La SGDL reproche à l'artiste une série de propos tenus sur France Inter, le 23 mai, dans l'émission "On n'arrête pas l'éco". L'artiste y critique la gestion du fonds d'urgence du CNL dédié aux auteurs par la SGDL dans des termes qui, selon l'association, laissent penser qu'elle fait un mauvais usage des fonds publics. Ce dont se défend Joann Sfar.

Si les tribunaux auront la tâche de trancher le débat juridique, le débat moral provoqué par l'assignation en justice d'un auteur par une organisation de défense des auteurs s'est déjà répandu sur la toile comme un brasier.

Samantha Bailly, présidente de la Ligue des auteurs professionnels et également membre de la SGDL, annonce sur Twitter qu'elle rend sa carte d'adhérent. "Qu’une société fondée pour et par des auteurs attaque aujourd’hui l’un des siens pour des propos qui lui déplaisent, propos qui sont d’ailleurs tronqués pour être interprétés d'une étrange façon, laisse sans voix. C’est pour moi, en tant qu’autrice, la ligne rouge", explique la responsable. Elle redoute par ailleurs ce que l'intention de la SGDL "peut révéler de techniques d'intimidation pour des auteurs et autrices qui auraient des opinions différentes de cette institution".
 
La douleur de la désunion

Mais pour Pierre Jourde, membre du comité d'administration de la SGDL, la faute incombe à Joann Sfar. Dans une tribune publiée sur le site de l'Obs, il estime que le dessinateur a accusé la SGDL de "détournement de fonds publics", une allégation "très grave", "mensongère" et "dégueulasse". "Ce fonds [du CNL] est intégralement redistribué, jusqu’au dernier centime. Cette somme est gérée sans aucune opacité, collégialement, par des représentants de diverses associations d’auteurs et de traducteurs", tient à rappeler Pierre Jourde.

Après cette passe d'armes entre les deux associations, l'écrivaine et journaliste Emmanuelle Friedmann a exprimé, sur Twitter, sa "douleur [de] voir que nous [les auteurs] ne parvenons pas à être unis à un moment où nous devrions l'être".

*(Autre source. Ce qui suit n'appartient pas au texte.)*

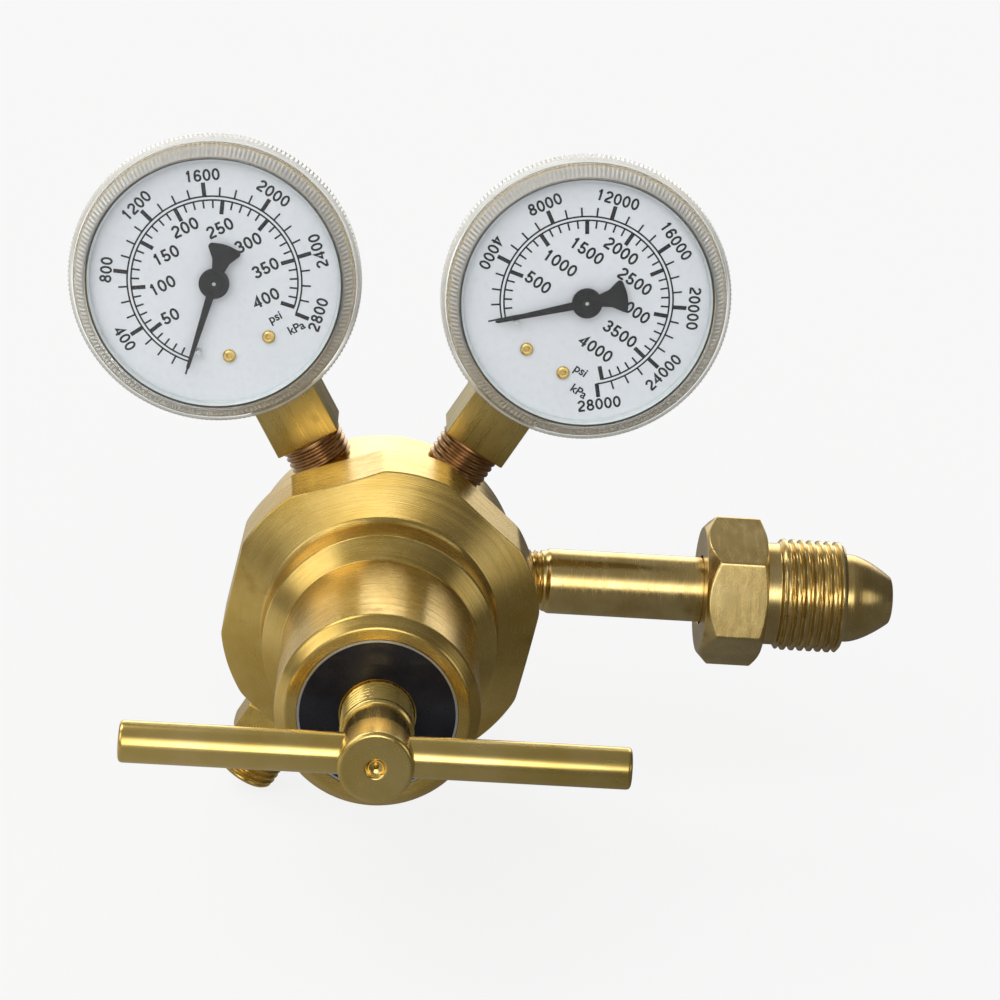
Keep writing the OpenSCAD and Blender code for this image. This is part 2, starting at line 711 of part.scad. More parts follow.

C'est également le sens de l'édito rédigé par l'éditeur et spécialiste de la bande dessinée Didier Pasamonik pour le site ActuaBD. "A l'exubérance de l'un a répondu un manque total de sang froid de la part de l'institution", juge le journaliste, qui invite à dépasser la "bataille d'officines" pour "faire d'une mauvaise polémique un vrai débat" sur le statut de l'auteur.